Custom Signature Schemes
One of the limitations of EOAs is their reliance on a single, fixed cryptographic signature scheme (ECDSA). Account abstraction opens the door to much more flexible and user-friendly authentication methods.
- How it Works: A smart account can be programmed to accept various forms of authentication beyond traditional private key signatures. This could include biometrics, Web2-style authentication (e.g., email/password confirmed by a trusted relayer), or even quantum-resistant signature schemes in the future.

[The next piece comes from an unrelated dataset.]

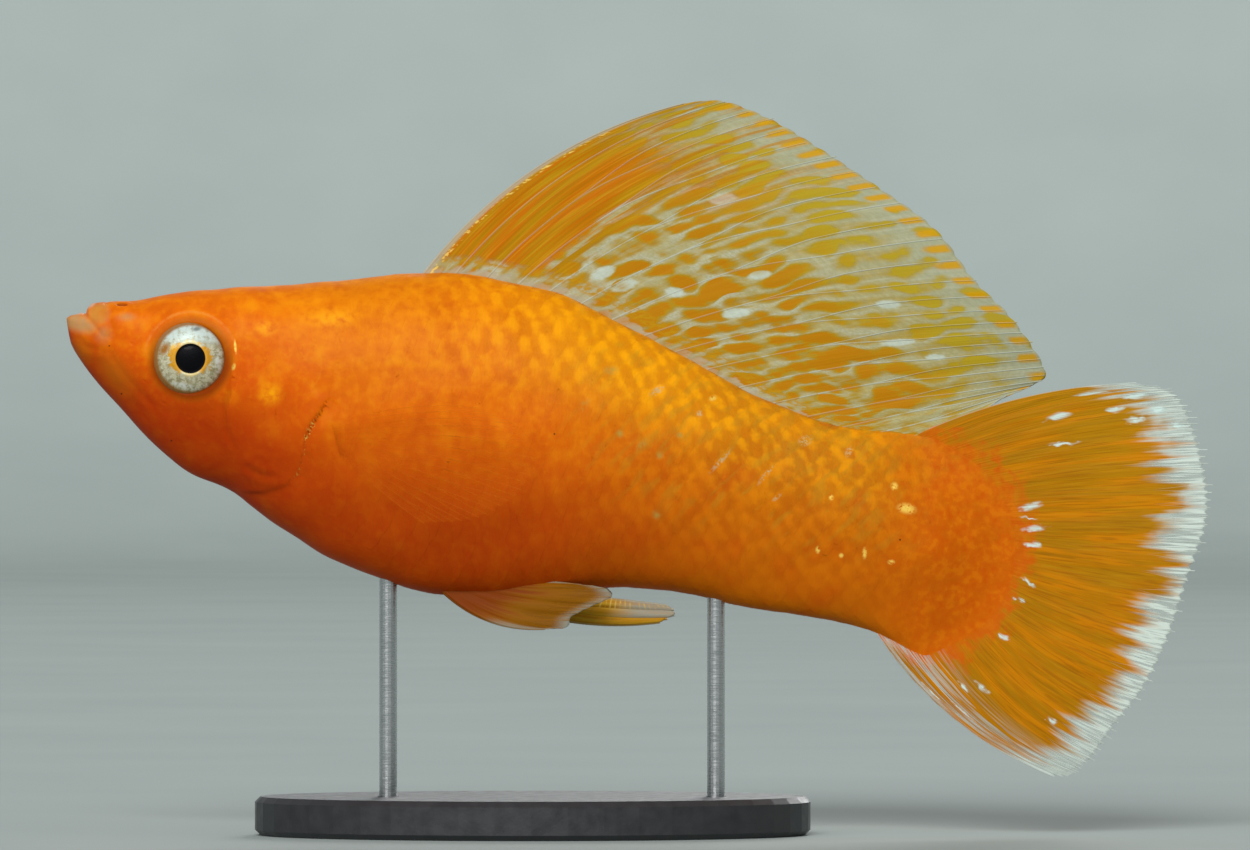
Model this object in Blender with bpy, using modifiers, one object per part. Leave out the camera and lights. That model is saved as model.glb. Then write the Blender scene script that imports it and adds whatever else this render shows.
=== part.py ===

- Practical Example: Frank configures his smart account to allow transactions to be signed using the fingerprint scanner on his mobile phone, facilitated by a secure enclave. This means he no longer needs to remember a complex private key or seed phrase for routine transactions.
- Benefit: Bridges the gap between Web2 convenience and Web3 security, allowing for more intuitive and accessible authentication methods that can be updated or changed without altering the underlying account address or assets.
Conclusion
Account abstraction, particularly through the standardized framework of EIP-4337, represents a monumental leap forward for Web3. By transforming every account into a programmable smart contract, it addresses the core pain points that have hindered mainstream adoption: complex security management, intimidating gas fees, and a clunky user experience.
The future of Web3 is one where your wallet isn’t just a container for keys but a powerful, customizable, and intelligent interface to the decentralized world. With features like social recovery, sponsored transactions, batching, and custom authentication, smart accounts are set to make blockchain interactions as intuitive and secure as anything in Web2, all while preserving the fundamental ethos of self-custody and decentralization. Embrace account abstraction – it’s the gateway to a truly user-friendly and inclusive Web3 future.